Regular, but not frequent, sex gives better results than daily sex. Having sex every day isn’t necessary: frequent sex is good, but regular sex does the best job:
- To have sex every day is not realistic and doesn’t work for lots of couples. We are so exhausted by our daily work that we have neither the mood nor the energy for it. It becomes another thing in the to-do list, which causes irritation.
- Sex cannot substitute an emotional and spiritual intimacy. Having a lot of sex doesn’t mean being affectionate outside of the bedroom. You can express more intimacy by communication via gestures, words, and actions.

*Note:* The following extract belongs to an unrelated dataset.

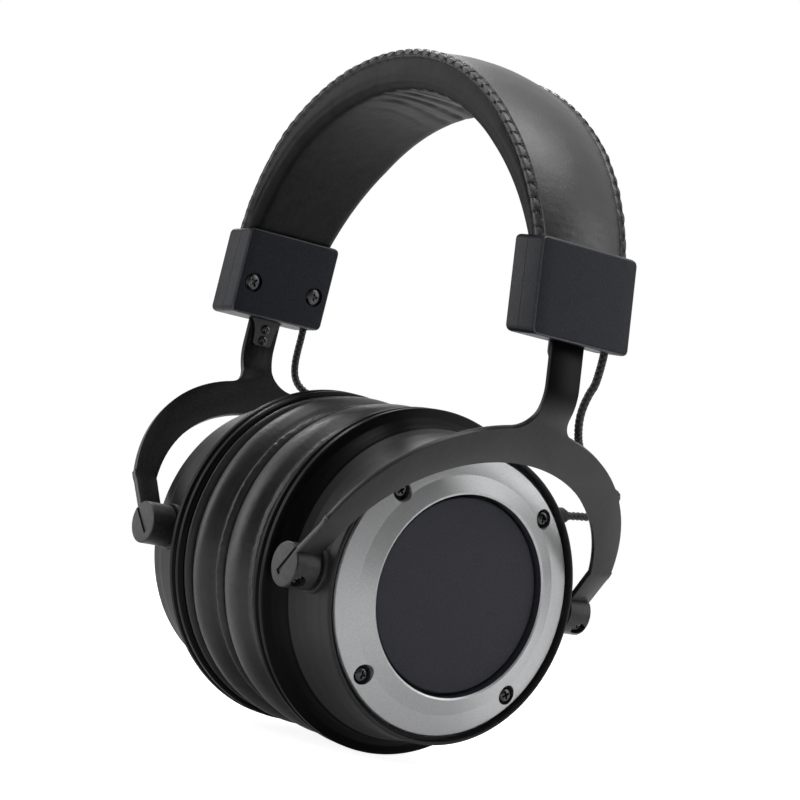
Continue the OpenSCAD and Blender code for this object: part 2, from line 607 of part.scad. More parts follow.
// ---- ear cups ----
module ear_cup(s) color(dark_grey) at_cup(s) difference() {
    union() {
        difference() {
            turned([[cup_x, 0], [cup_x, flange_r - 0.8], [cup_x + 0.4, flange_r - 0.4],
                [cup_x + 0.9, flange_r - 0.4],
                [cup_x + 1.2, flange_r], [flange_end - 0.5, flange_r], [flange_end, flange_r - 0.5],
                [flange_end + 4, drum_r + 2.2], [flange_end + 7, drum_r + 0.7], [flange_end + 11, drum_r],
                [rim_x - 5, drum_r - 0.1], [rim_x - 3.6, rim_r + 0.1], [rim_x - 0.6, rim_r],
                [rim_x, rim_r - 0.5], [rim_x, trim_outer_r + trim_gap], [plate_x, trim_outer_r + trim_gap],
                [plate_x, 0]]);
            turned([[cup_x - 1, 0], [cup_x - 1, drum_r - 0.5], [flange_end + 1, drum_r - 0.5],
                [flange_end + 7, drum_r - cup_wall + 0.4], [plate_x - plate_t, drum_r - cup_wall],
                [plate_x - plate_t, 0]]);
        }
        // bosses for the pivots
        translate([pin_x, 0, 0]) both_pins() along_y(boss_in_y, pivot_seat_y, boss_d);
        // posts for the trim ring screws
        for (a = trim_screw_a) rotate([a, 0, 0]) translate([0, trim_screw_r, 0])
            disc(plate_x - plate_t - 4, plate_x - eps, 2.6);
        // seats for the gland and the baffle screws
        for (a = trim_screw_a) rotate([a, 0, 0]) translate([0, baffle_screw_r, 0]) disc(cup_x, cup_x + 4, 2.4);
        if (s < 0) translate([jack_x, 0, 0]) rotate([-90, 0, 0]) along_y(drum_r - 4, drum_r + 1, 9);
    }
    disc(plate_x, rim_x + 1, trim_outer_r + trim_gap);
    translate([pin_x, 0, 0]) both_pins() along_y(boss_in_y - 1, pivot_seat_y + 1, journal_d + 2 * run);
    for (a = trim_screw_a) rotate([a, 0, 0]) translate([0, trim_screw_r, 0])
        disc(plate_x - plate_t - 3, plate_x + 1, 1.1);
    for (a = trim_screw_a) rotate([a, 0, 0]) translate([0, baffle_screw_r, 0]) disc(cup_x - 1, cup_x + 3, 1.1);
    gland_place() along_y(gland_end - gland_len - 2.6, gland_end + 3, gland_d + 2 * gap);
    if (s < 0) translate([jack_x, 0, 0]) rotate([-90, 0, 0]) along_y(drum_r - 6, drum_r + 2, jack_d + 2 * gap);
}
module gland_place() { translate([gland_x, 0, gland_z]) rotate([gland_rise, 0, 0]) children(); }
module cable_gland(s) color(black) at_cup(s) gland_place() {
    along_y(gland_end - gland_len, gland_end - 1.2, gland_d);
    along_y(gland_end - 1.2 - eps, gland_end, gland_d - 1.2);
}
module jack_socket(s) color(steel) at_cup(s) translate([jack_x, 0, 0]) rotate([-90, 0, 0]) difference() {
    along_y(drum_r - jack_len, drum_r + 0.6, jack_d);
    along_y(drum_r - jack_len + 1, drum_r + 2, 2 * jack_bore_r);
}
module trim_ring(s) color(silver) at_cup(s) difference() {
    turned([[plate_x, trim_inner_r], [plate_x, trim_outer_r], [trim_x - 0.4, trim_outer_r],
        [trim_x, trim_outer_r - 0.4], [trim_x + trim_rise * 0.4, trim_inner_r + 5.4],
        [trim_x + trim_rise * 0.95, trim_inner_r + 1], [trim_x + trim_rise, trim_inner_r + 0.5],
        [trim_x + trim_rise * 0.9, trim_inner_r]]);
    for (a = trim_screw_a) rotate([a, 0, 0]) translate([0, trim_screw_r, 0]) {
        disc(plate_x - 1, rim_x + 5, 1.3);
        disc(plate_x + 1.2, rim_x + 5, trim_screw_d / 2 + 0.6);
    }
}
module trim_screws(s) color(steel) at_cup(s) for (a = trim_screw_a) rotate([a, 0, 0])
    translate([plate_x + 1.2 + 1.4, trim_screw_r, 0]) mirror([1, 0, 0])
        cross_screw(trim_screw_d, 1.4, 2, plate_t + 2);
module centre_cap(s) color(black) at_cup(s) turned([[plate_x, 0], [plate_x, trim_inner_r - gap],
    [cap_face - 0.3, trim_inner_r - gap], [cap_face, trim_inner_r - gap - 0.3], [cap_face, 0]]);
module baffle(s) color(black) at_cup(s) difference() {
    turned([[flange_x, driver_d / 2 - 3], [flange_x, flange_r - 1], [flange_x + 0.5, flange_r - 0.4],
        [flange_x + 1, flange_r - 0.4], [flange_x + 1.3, flange_r - 0.1], [cup_x - 0.6, flange_r - 0.1],
        [cup_x - 0.2, flange_r - 0.6], [cup_x, flange_r - 0.8], [cup_x, driver_d / 2 + gap],
        [flange_x + 1.2, driver_d / 2 + gap], [flange_x + 1.2, driver_d / 2 - 3]]);
    for (a = trim_screw_a) rotate([a, 0, 0]) translate([0, baffle_screw_r, 0]) {
        disc(flange_x - 1, cup_x + 1, 1.3);
        disc(flange_x - 1, flange_x + 1.6, 2.2);
    }
}
module baffle_screws(s) color(steel) at_cup(s) for (a = trim_screw_a) rotate([a, 0, 0])
    translate([flange_x + 0.4, baffle_screw_r, 0]) cross_screw(3.8, 1.2, 2, cup_x - flange_x + 1);
module driver_frame(s) color(dark_grey) at_cup(s) turned([[flange_x + 1.2 + gap, driver_d / 2 - 4],
    [flange_x + 1.2 + gap, driver_d / 2], [cup_x + 1, driver_d / 2], [cup_x + 5, driver_d / 2 - 6],
    [cup_x + 5, 7.1], [cup_x + 3.6, 7.1], [cup_x + 3.6, driver_d / 2 - 7], [cup_x, driver_d / 2 - 2],
    [flange_x + 2.4, driver_d / 2 - 4]]);
module driver_magnet(s) color(steel) at_cup(s) {
    disc(cup_x + 5, cup_x + 10, magnet_r);
    disc(cup_x + 3, cup_x + 5 + eps, 7);
}
module diaphragm(s) color([0.5, 0.45, 0.35]) at_cup(s) turned([[flange_x + 2.5, 0], [flange_x + 1.6, 6],
    [flange_x + 2.3, 9], [flange_x + 1.7, driver_d / 2 - 4 - gap], [flange_x + 1.9, driver_d / 2 - 4 - gap],
    [flange_x + 2.5, 9], [flange_x + 1.8, 6], [flange_x + 2.7, 0]]);
module damping_foam(s) color(foam_grey) at_cup(s) turned([[cup_x + 10.2, 0], [cup_x + 10.2, foam_r],
    [plate_x - plate_t - 0.2, foam_r], [plate_x - plate_t - 0.2, 0]]);
module ear_pad(s) color(black) at_cup(s) turned(concat(
    [[pad_depth, pad_inner_r], [pad_depth, pad_outer_r - 0.6]],
    [for (a = [90 : -15 : -90]) [pad_x + pad_roll + pad_roll * sin(a) * 0.98,
        pad_outer_r - 3.6 + 3.6 * cos(a)]],
    [[pad_x, pad_outer_r - 4.4], [pad_x, pad_inner_r + pad_inner_roll]],
    [for (a = [-75 : 15 : 0]) [pad_x + pad_inner_roll * (1 + sin(a)),
        pad_inner_r + pad_inner_roll * (1 - cos(a))]]));
module ear_cloth(s) color(dark_grey) at_cup(s) turned([[flange_x - 0.7, 0], [flange_x - 0.7, pad_inner_r - 0.4],
    [flange_x - 0.1, pad_inner_r - 0.4], [flange_x - 0.1, 0]]);

spring_band();
pad_foam();
crown_foam();
cover_top();
cover_under();
bridge_cable();
band_rivets();
housing_outer(-1);  // housing_outer_left
housing_outer(1);  // housing_outer_right
housing_inner(-1);  // housing_inner_left
housing_inner(1);  // housing_inner_right
housing_screws(-1);  // housing_screws_left
housing_screws(1);  // housing_screws_right
slider_guide(-1);  // slider_guide_left
slider_guide(1);  // slider_guide_right
detent_spring(-1);  // detent_spring_left
detent_spring(1);  // detent_spring_right
fork(-1);  // fork_left
fork(1);  // fork_right
slider_strip(-1);  // slider_strip_left
slider_strip(1);  // slider_strip_right
stem_screws(-1);  // stem_screws_left
stem_screws(1);  // stem_screws_right
pivot_blocks(-1);  // pivot_blocks_left
pivot_blocks(1);  // pivot_blocks_right
clamp_screws(-1);  // clamp_screws_left
clamp_screws(1);  // clamp_screws_right
pivot_clips(-1);  // pivot_clips_left
pivot_clips(1);  // pivot_clips_right
link_cable(-1);  // link_cable_left
link_cable(1);  // link_cable_right
ear_cup(-1);  // ear_cup_left
ear_cup(1);  // ear_cup_right
trim_ring(-1);  // trim_ring_left
trim_ring(1);  // trim_ring_right
trim_screws(-1);  // trim_screws_left
trim_screws(1);  // trim_screws_right
centre_cap(-1);  // centre_cap_left
centre_cap(1);  // centre_cap_right
baffle(-1);  // baffle_left
baffle(1);  // baffle_right
baffle_screws(-1);  // baffle_screws_left
baffle_screws(1);  // baffle_screws_right
driver_frame(-1);  // driver_frame_left
driver_frame(1);  // driver_frame_right
driver_magnet(-1);  // driver_magnet_left
driver_magnet(1);  // driver_magnet_right
diaphragm(-1);  // diaphragm_left
diaphragm(1);  // diaphragm_right
damping_foam(-1);  // damping_foam_left
damping_foam(1);  // damping_foam_right
ear_pad(-1);  // ear_pad_left
ear_pad(1);  // ear_pad_right
ear_cloth(-1);  // ear_cloth_left
ear_cloth(1);  // ear_cloth_right
cable_gland(-1);  // cable_gland_left
cable_gland(1);  // cable_gland_right
jack_socket(-1);  // jack_socket_left
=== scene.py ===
import math

import bmesh
import bpy
import numpy as np
from mathutils import Matrix, Vector, noise


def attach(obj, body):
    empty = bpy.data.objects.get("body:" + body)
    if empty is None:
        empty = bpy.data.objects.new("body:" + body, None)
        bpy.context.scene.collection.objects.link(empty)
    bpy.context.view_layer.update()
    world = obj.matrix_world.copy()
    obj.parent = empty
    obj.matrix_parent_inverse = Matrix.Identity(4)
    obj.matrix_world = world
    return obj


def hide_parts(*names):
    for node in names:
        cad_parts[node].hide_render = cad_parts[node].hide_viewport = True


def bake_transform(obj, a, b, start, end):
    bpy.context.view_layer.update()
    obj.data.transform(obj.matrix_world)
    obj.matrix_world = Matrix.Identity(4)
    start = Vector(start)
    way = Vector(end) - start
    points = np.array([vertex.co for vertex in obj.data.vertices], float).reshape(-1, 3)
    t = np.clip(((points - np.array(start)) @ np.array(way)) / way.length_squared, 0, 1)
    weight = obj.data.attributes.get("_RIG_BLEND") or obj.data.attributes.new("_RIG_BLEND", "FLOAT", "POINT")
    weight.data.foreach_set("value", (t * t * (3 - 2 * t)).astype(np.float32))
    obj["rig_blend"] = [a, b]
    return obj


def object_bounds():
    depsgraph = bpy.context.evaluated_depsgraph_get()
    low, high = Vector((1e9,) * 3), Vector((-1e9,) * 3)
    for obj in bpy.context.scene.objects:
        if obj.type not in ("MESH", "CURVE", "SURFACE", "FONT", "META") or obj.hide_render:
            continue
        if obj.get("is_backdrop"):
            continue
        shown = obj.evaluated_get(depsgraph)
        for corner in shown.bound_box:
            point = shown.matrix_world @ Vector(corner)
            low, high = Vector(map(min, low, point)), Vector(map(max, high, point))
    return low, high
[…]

- To have too much of a good thing is not always good. For example, if you love chicken, do you want to eat it every single day? When we postpone an intimate romantic night, it builds anticipation. How can we miss anything if we have it every single day?
What will actually work in this situation?

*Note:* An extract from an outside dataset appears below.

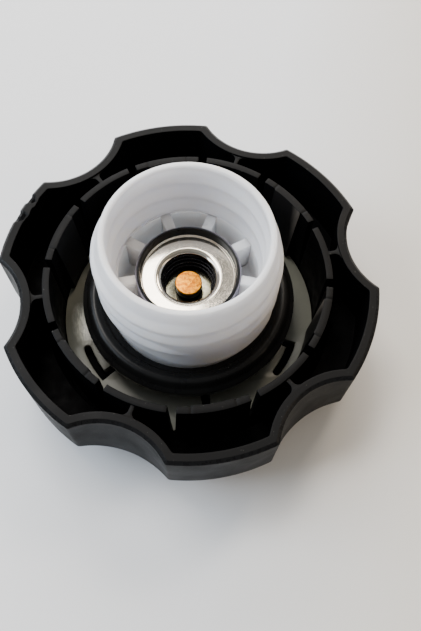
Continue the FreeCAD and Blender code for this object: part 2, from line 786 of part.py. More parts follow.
stem_hole = "(dim.stem_radius + dim.stem_clearance)"
pocket_radius = "(dim.head_radius + dim.plate_pocket_clearance)"
vacuum_plate = turned_part(
    "vacuum_plate",
    vacuum_plate_level,
    [
        (stem_hole, "0"),
        ("dim.vacuum_plate_radius", "0"),
        ("dim.vacuum_plate_radius", "dim.vacuum_plate_thickness - dim.vacuum_plate_round"),
        ("dim.vacuum_plate_radius - dim.vacuum_plate_round", "dim.vacuum_plate_thickness"),
        (pocket_radius, "dim.vacuum_plate_thickness"),
        (pocket_radius, "dim.vacuum_plate_thickness - dim.plate_pocket_depth"),
        (stem_hole, "dim.vacuum_plate_thickness - dim.plate_pocket_depth"),
    ],
)
hole = level_sketch(vacuum_plate, "flow_hole_circle", "dim.vacuum_plate_thickness")
draw_circle(hole, "dim.flow_hole_radius", "dim.flow_hole_offset")
flow_hole = extrude(vacuum_plate, "Pocket", "flow_hole", hole, "dim.vacuum_plate_thickness")
repeat(vacuum_plate, "flow_holes", [flow_hole], "dim.flow_hole_count")

turned_part(
    "vacuum_seal",
    vacuum_seat,
    [
        ("dim.vacuum_seal_hole", "0"),
        ("dim.vacuum_seal_radius", "0"),
        ("dim.vacuum_seal_radius", "dim.vacuum_seal_thickness"),
        ("dim.vacuum_seal_hole", "dim.vacuum_seal_thickness"),
    ],
)

# Stem, measured from the underside of the poppet disc that its riveted foot holds
skirt_level = f"({head_rise} + dim.head_skirt_height)"
turned_part(
    "pressure_stem",
    poppet_level,
    [
        ("0", "-dim.stem_rivet_height"),
        ("dim.stem_rivet_radius", "-dim.stem_rivet_height"),
        ("dim.stem_rivet_radius", "0"),
        ("dim.stem_radius", "0"),
        ("dim.stem_radius", skirt_level),
        ("dim.head_radius - dim.head_skirt_wall", skirt_level),
        ("dim.head_radius - dim.head_skirt_wall", head_rise),
        ("dim.head_radius", head_rise),
        ("dim.head_radius", f"{skirt_level} + dim.head_thickness"),
        ("0", f"{skirt_level} + dim.head_thickness"),
    ],
)

for label, level, thickness in (
    ("poppet_disc", poppet_level, "dim.poppet_thickness"),
    ("poppet_seal", poppet_seal_level, "dim.poppet_seal_thickness"),
):
    turned_part(
        label,
        level,
        [
            ("dim.stem_radius + dim.poppet_fit", "0"),
            ("dim.poppet_radius", "0"),
            ("dim.poppet_radius", thickness),
            ("dim.stem_radius + dim.poppet_fit", thickness),
        ],
    )

turned_part(
    "copper_cap",
    copper_level,
    [
        ("0", "0"),
        ("dim.copper_radius", "0"),
        ("dim.copper_radius", "dim.copper_thickness - dim.copper_chamfer"),
        ("dim.copper_radius - dim.copper_chamfer", "dim.copper_thickness"),
        ("0", "dim.copper_thickness"),
    ],
)

coil(
    "pressure_spring",
    pocket_floor,
    "dim.pressure_wire_radius",
    "dim.pressure_coil_radius",
    "(dim.head_gap + dim.head_skirt_height)",
    "dim.pressure_coil_turns",
)

doc.recompute()

# Every feature has to be up to date and every sub-part a single sound solid before it is written
for item in doc.Objects:
    state = " ".join(item.State)
    if "Invalid" in state or "Error" in state:
        raise RuntimeError(f"{item.Label} is {state}")

os.makedirs("parts", exist_ok=True)
bodies = [item for item in doc.Objects if item.TypeId == "PartDesign::Body"]
for body in bodies:
    shape = body.Shape
    if shape.isNull() or not shape.isValid() or len(shape.Solids) != 1:
        raise RuntimeError(f"{body.Label} is not one sound solid")
    shape.exportStep(f"parts/{body.Label}.step")
    box = shape.BoundBox
    print(body.Label, round(shape.Volume, 1), round(box.XLength, 2), round(box.ZMin, 3), round(box.ZMax, 3))
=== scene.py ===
# %% [markdown]
# A fuel tank cap lies upside down on a pale table. Its black knob is a thin moulding with six
# lobes; a milky threaded cup stands in the middle with a small pressure and vacuum valve in it.
# The packed model gives every body its place. This lesson builds a finer skin for each piece
# around it: turned pieces from a section, and Geometry Nodes trees for what follows a rule.

# %% Load the frame
import bmesh
import bpy
import math
from mathutils import Matrix, Vector, noise


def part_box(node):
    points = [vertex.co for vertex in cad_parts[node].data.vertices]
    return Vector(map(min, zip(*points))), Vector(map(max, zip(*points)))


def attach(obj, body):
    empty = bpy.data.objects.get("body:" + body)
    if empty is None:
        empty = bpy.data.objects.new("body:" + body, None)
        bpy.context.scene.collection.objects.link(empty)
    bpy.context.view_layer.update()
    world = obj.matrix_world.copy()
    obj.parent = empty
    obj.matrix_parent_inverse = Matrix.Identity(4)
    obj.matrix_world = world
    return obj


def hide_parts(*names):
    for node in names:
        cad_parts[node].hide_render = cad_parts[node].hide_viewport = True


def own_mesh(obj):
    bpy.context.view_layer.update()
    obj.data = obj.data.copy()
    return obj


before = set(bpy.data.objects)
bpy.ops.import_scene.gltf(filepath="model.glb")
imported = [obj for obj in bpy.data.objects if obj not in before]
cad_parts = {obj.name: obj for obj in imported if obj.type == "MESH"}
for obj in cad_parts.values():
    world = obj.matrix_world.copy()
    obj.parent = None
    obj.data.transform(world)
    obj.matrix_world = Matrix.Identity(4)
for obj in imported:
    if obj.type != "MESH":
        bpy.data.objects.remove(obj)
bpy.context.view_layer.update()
MM = 0.001

# %% [markdown]
# The sizes that drive the shapes are read from the packed solids, so a changed solid changes the
# skin as well. Everything below is in millimetres until a mesh is made. Only the lobes stand a
# hair further out than the solid's, as far as the picture shows them.

# %% Driving sizes from the frame


def extent(node):
    """Lowest and highest corner of a solid in millimetres."""
    low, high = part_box(node)
    return [v / MM for v in low], [v / MM for v in high]


LOBE_GROWTH = 0.2
knob_high = extent("grip_cover")[1]
plate_low, plate_high = extent("ratchet_plate")
plug_low, plug_high = extent("threaded_plug")
gasket_low, gasket_high = extent("neck_gasket")
disc_low, disc_high = extent("spring_retainer")
KNOB_R = knob_high[1] + LOBE_GROWTH
RIM_Z = knob_high[2]
CUP_Z = plug_high[2]
FLANGE_R = plug_high[0]
PLATE_R = plate_high[0]
GASKET_R = gasket_high[0]
print("knob", round(KNOB_R, 2), "rim", round(RIM_Z, 2))
print("cup", round(CUP_Z, 2), "plate", round(PLATE_R, 2))

# %% [markdown]
# Most pieces are turned. A section is a list of corners, each with its own rounding, because a
# moulded or pressed edge is never sharp and its small round is what catches the light.

# %% Rounded sections


def rounded(corners, closed=True, steps=5):
    """Points of a section whose corners (r, z, round) are replaced by arcs."""
    points = []
    last = len(corners) - 1
    for index, (r, z, radius) in enumerate(corners):
        here = Vector((r, z))
        if radius == 0 or (not closed and index in (0, last)):
            points.append((r, z))
            continue
        into = (Vector(corners[index - 1][:2]) - here).normalized()
        away = (Vector(corners[(index + 1) % len(corners)][:2]) - here).normalized()
        half = into.angle(away) / 2
        centre = here + (into + away).normalized() * radius / math.sin(half)
        start = here + into * radius / math.tan(half) - centre
        end = here + away * radius / math.tan(half) - centre
        first = math.atan2(start.y, start.x)
        turn = (math.atan2(end.y, end.x) - first + math.pi) % (2 * math.pi) - math.pi
        for step in range(steps + 1):
            angle = first + turn * step / steps
            points.append((centre.x + radius * math.cos(angle), centre.y + radius * math.sin(angle)))
    return points


sample = rounded([(0, 0, 0), (2, 0, 0.5), (2, 2, 0), (0, 2, 0)])
print("points of a square with one round corner", len(sample))

# %% [markdown]
# The lathe turns a section into rings of faces. A ring with no radius becomes one point, so a
# closed crown has a single pole and no hole.

# %% The lathe
RING_COLUMNS = 180


def to_mesh(name, shape):
    """A plain mesh from bmesh with its faces pointing outward."""
    bmesh.ops.recalc_face_normals(shape, faces=shape.faces)
    mesh = bpy.data.meshes.new(name)
    shape.to_mesh(mesh)
    shape.free()
    return mesh


def lathe(name, section, columns=RING_COLUMNS, closed=True):
    """Turns a section of (r, z) points about the axis."""
    shape = bmesh.new()
    rings = []
    for r, z in section:
        if r < 1e-6:
            rings.append([shape.verts.new((0, 0, z * MM))])
            continue
        ring = []
        for column in range(columns):
            angle = 2 * math.pi * column / columns
            ring.append(shape.verts.new((r * math.cos(angle) * MM, r * math.sin(angle) * MM, z * MM)))
        rings.append(ring)
    following = rings[1:] + (rings[:1] if closed else [])
    for lower, upper in zip(rings, following):
        for column in range(columns):
            after = (column + 1) % columns
            quad = [lower[column % len(lower)], lower[after % len(lower)]]
            quad += [upper[after % len(upper)], upper[column % len(upper)]]
            corners = list(dict.fromkeys(quad))
            if len(corners) > 2:
                shape.faces.new(corners)
    return to_mesh(name, shape)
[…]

- Enjoy bite-size sex every day. Use simple sexy acts every day for each other. It doesn’t precisely mean sexual relations. Give a deep and long kiss or use teasing. Such intimate moments are easy to achieve and keep you both sexually connected.
- Having one sex session in a week is normal. The research conducted by the Society for Personality and Social Psychology reports that more sex doesn’t make couples happier. Partners who have sex more than once a week feel no happier than couples who have sex less than that.
- If you want a challenge, double the sex that you have. If you enjoy it, you can increase it again for a month. Such a mini-marathon is able to reset your sexual relations.
So, this monthly sex challenge can hardly work for a regular couple. It is difficult to find 30 perfect days when you don’t feel anxious/stressed/low, go on holidays, feel ill, go to work, hang out with friends, etc. The only philosophy is to do what you want now despite a calendar day.